**What you are asked to do:** Repeat exactly the lines running from the line that contains "bpy.context.scene.collection.objects.link(empty)" to the line that contains "view_height = 133.7 * MM"; include both ends and add nothing.
· · · · ·
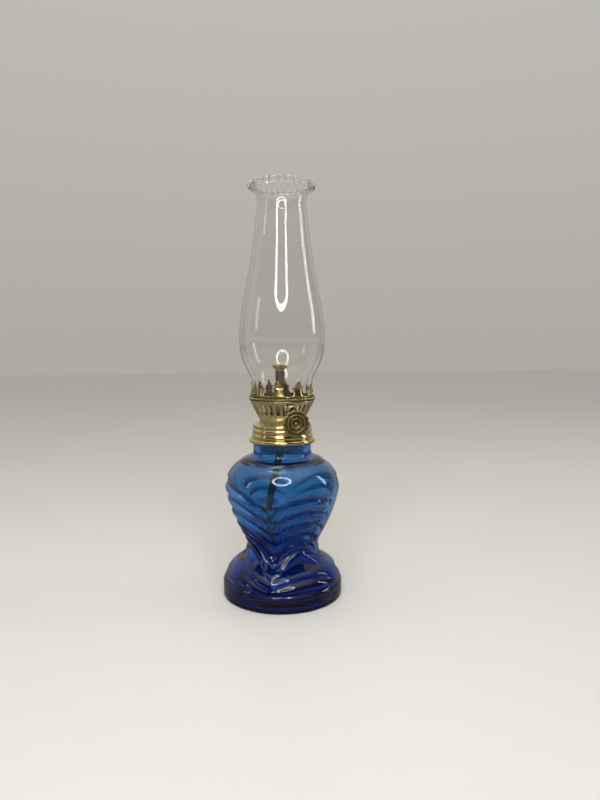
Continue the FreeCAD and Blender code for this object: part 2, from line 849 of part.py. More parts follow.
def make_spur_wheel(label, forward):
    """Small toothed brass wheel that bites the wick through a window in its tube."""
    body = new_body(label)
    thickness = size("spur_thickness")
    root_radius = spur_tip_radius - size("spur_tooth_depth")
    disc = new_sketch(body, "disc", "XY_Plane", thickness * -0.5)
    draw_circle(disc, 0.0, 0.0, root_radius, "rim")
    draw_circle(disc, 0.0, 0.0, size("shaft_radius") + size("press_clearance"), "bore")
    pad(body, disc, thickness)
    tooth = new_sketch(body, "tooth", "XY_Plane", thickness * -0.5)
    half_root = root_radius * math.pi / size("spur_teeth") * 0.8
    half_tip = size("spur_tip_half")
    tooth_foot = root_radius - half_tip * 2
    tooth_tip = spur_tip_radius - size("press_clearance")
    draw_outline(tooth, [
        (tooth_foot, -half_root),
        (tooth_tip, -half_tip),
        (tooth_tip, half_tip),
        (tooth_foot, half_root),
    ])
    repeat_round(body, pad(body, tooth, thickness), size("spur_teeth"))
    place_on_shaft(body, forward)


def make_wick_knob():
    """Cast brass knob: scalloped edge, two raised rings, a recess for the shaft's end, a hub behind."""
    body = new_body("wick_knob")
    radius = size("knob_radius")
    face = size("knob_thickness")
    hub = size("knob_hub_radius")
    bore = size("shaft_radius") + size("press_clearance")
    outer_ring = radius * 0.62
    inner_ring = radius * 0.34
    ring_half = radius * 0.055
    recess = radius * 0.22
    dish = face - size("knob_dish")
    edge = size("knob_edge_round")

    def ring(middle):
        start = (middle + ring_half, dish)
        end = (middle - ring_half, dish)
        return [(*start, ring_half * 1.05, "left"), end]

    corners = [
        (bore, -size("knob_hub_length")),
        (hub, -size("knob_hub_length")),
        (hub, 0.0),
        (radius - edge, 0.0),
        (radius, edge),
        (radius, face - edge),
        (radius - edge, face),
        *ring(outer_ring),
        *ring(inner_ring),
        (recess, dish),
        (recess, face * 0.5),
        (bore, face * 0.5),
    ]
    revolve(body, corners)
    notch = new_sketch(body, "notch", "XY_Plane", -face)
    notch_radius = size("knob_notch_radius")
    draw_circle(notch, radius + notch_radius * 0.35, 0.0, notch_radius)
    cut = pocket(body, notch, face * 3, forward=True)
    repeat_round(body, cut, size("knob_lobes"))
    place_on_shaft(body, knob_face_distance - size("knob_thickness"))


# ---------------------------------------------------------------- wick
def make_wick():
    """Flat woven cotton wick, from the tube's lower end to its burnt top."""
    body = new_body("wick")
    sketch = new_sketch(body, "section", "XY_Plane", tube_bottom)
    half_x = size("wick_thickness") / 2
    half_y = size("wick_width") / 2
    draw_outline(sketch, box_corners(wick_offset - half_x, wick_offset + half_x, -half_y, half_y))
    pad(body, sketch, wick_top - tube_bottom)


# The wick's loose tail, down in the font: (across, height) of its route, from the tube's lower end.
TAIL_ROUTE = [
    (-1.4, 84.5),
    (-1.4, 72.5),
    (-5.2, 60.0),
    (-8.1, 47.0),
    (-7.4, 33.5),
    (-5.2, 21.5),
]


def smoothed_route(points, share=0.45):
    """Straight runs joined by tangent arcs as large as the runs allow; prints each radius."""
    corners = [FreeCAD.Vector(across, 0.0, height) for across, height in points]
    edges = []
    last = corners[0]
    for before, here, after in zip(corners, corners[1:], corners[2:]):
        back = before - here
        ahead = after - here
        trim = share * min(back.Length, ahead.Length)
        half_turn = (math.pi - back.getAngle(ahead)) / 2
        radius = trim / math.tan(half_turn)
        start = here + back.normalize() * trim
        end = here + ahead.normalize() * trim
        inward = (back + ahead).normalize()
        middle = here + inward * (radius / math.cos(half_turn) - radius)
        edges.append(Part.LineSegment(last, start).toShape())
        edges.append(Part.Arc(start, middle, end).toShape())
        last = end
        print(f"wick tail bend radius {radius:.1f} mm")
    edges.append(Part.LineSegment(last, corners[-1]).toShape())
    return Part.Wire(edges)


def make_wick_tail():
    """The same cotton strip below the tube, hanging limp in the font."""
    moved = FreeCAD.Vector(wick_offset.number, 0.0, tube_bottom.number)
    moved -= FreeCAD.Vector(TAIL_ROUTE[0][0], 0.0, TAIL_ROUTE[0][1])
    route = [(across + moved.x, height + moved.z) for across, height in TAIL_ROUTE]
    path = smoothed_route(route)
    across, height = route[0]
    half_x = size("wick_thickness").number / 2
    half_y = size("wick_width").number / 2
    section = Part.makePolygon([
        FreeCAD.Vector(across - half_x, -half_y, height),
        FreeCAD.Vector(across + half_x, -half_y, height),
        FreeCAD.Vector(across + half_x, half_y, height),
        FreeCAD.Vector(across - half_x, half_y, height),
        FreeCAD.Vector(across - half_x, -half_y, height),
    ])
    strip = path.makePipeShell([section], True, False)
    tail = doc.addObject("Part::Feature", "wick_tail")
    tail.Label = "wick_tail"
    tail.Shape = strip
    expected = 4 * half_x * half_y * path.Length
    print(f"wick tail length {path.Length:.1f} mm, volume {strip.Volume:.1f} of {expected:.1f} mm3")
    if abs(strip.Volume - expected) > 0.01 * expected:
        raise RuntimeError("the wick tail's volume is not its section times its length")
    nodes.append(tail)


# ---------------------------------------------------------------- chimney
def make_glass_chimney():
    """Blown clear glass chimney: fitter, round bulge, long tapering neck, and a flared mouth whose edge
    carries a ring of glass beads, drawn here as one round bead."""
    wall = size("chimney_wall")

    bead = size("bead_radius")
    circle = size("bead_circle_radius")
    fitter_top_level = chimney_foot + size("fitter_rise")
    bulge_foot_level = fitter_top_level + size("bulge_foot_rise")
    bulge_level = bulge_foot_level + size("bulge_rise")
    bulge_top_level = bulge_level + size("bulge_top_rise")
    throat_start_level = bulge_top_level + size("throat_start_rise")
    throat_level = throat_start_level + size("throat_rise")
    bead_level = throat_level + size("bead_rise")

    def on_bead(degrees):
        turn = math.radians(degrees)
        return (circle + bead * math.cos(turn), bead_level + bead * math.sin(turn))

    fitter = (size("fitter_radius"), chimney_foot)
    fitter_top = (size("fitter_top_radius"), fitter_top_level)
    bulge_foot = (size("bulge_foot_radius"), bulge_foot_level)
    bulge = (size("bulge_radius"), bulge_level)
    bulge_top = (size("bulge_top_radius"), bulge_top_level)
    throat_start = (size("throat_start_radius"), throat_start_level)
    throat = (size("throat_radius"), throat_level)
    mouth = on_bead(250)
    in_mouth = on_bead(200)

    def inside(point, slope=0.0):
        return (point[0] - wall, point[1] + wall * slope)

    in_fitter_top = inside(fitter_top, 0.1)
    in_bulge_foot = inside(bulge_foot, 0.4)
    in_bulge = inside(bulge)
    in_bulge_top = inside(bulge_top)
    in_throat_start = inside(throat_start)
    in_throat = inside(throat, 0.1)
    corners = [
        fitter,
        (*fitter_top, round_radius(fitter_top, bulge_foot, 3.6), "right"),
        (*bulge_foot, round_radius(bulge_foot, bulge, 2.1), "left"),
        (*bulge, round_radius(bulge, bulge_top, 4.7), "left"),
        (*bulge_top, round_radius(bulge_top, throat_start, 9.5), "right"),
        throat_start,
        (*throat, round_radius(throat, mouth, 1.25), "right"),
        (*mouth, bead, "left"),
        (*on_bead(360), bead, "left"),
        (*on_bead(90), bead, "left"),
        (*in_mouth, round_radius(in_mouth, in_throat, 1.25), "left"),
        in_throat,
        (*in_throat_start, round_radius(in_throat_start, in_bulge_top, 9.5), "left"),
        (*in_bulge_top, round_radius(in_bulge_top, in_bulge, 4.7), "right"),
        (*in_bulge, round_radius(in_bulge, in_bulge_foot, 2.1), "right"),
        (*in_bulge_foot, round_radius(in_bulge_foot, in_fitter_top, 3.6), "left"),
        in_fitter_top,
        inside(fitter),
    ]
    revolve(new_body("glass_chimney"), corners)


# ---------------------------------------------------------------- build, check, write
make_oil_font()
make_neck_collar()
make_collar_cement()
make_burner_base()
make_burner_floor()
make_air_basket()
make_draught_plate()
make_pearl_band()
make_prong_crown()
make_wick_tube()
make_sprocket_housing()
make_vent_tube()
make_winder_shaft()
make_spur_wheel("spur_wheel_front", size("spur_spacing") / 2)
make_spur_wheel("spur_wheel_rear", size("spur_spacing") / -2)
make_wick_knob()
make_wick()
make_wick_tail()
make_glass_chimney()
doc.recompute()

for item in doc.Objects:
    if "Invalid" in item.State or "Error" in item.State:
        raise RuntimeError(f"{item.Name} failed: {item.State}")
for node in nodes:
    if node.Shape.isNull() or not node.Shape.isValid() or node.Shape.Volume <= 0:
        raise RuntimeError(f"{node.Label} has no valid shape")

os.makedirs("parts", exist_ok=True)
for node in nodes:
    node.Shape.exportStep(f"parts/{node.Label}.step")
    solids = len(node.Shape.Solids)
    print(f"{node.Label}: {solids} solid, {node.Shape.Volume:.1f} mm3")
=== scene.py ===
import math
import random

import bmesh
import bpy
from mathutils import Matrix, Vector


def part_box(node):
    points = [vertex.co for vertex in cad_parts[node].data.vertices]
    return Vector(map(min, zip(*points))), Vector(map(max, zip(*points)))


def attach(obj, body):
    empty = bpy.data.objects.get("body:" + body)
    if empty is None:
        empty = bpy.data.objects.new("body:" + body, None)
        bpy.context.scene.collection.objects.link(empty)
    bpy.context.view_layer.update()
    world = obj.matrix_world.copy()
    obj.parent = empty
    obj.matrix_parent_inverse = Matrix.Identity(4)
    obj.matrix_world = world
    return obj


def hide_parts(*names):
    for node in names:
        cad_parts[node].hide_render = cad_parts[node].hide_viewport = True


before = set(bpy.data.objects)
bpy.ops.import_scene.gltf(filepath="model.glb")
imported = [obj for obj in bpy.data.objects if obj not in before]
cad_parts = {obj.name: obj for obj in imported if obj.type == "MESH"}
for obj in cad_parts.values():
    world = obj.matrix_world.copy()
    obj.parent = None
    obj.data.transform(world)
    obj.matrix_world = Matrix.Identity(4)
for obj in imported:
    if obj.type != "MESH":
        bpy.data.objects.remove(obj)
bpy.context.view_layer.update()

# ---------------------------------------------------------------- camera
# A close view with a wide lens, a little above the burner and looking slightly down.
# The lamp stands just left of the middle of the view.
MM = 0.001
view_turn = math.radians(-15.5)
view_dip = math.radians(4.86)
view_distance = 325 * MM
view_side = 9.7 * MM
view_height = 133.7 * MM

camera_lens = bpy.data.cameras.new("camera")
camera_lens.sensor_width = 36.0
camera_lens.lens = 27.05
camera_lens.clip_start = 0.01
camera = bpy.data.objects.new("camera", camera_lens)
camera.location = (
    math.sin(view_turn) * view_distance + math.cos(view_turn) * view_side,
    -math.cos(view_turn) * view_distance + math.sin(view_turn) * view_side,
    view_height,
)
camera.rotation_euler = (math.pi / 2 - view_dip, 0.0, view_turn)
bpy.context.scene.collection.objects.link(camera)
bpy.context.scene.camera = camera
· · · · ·
**In response:**
        bpy.context.scene.collection.objects.link(empty)
    bpy.context.view_layer.update()
    world = obj.matrix_world.copy()
    obj.parent = empty
    obj.matrix_parent_inverse = Matrix.Identity(4)
    obj.matrix_world = world
    return obj


def hide_parts(*names):
    for node in names:
        cad_parts[node].hide_render = cad_parts[node].hide_viewport = True


before = set(bpy.data.objects)
bpy.ops.import_scene.gltf(filepath="model.glb")
imported = [obj for obj in bpy.data.objects if obj not in before]
cad_parts = {obj.name: obj for obj in imported if obj.type == "MESH"}
for obj in cad_parts.values():
    world = obj.matrix_world.copy()
    obj.parent = None
    obj.data.transform(world)
    obj.matrix_world = Matrix.Identity(4)
for obj in imported:
    if obj.type != "MESH":
        bpy.data.objects.remove(obj)
bpy.context.view_layer.update()

# ---------------------------------------------------------------- camera
# A close view with a wide lens, a little above the burner and looking slightly down.
# The lamp stands just left of the middle of the view.
MM = 0.001
view_turn = math.radians(-15.5)
view_dip = math.radians(4.86)
view_distance = 325 * MM
view_side = 9.7 * MM
view_height = 133.7 * MM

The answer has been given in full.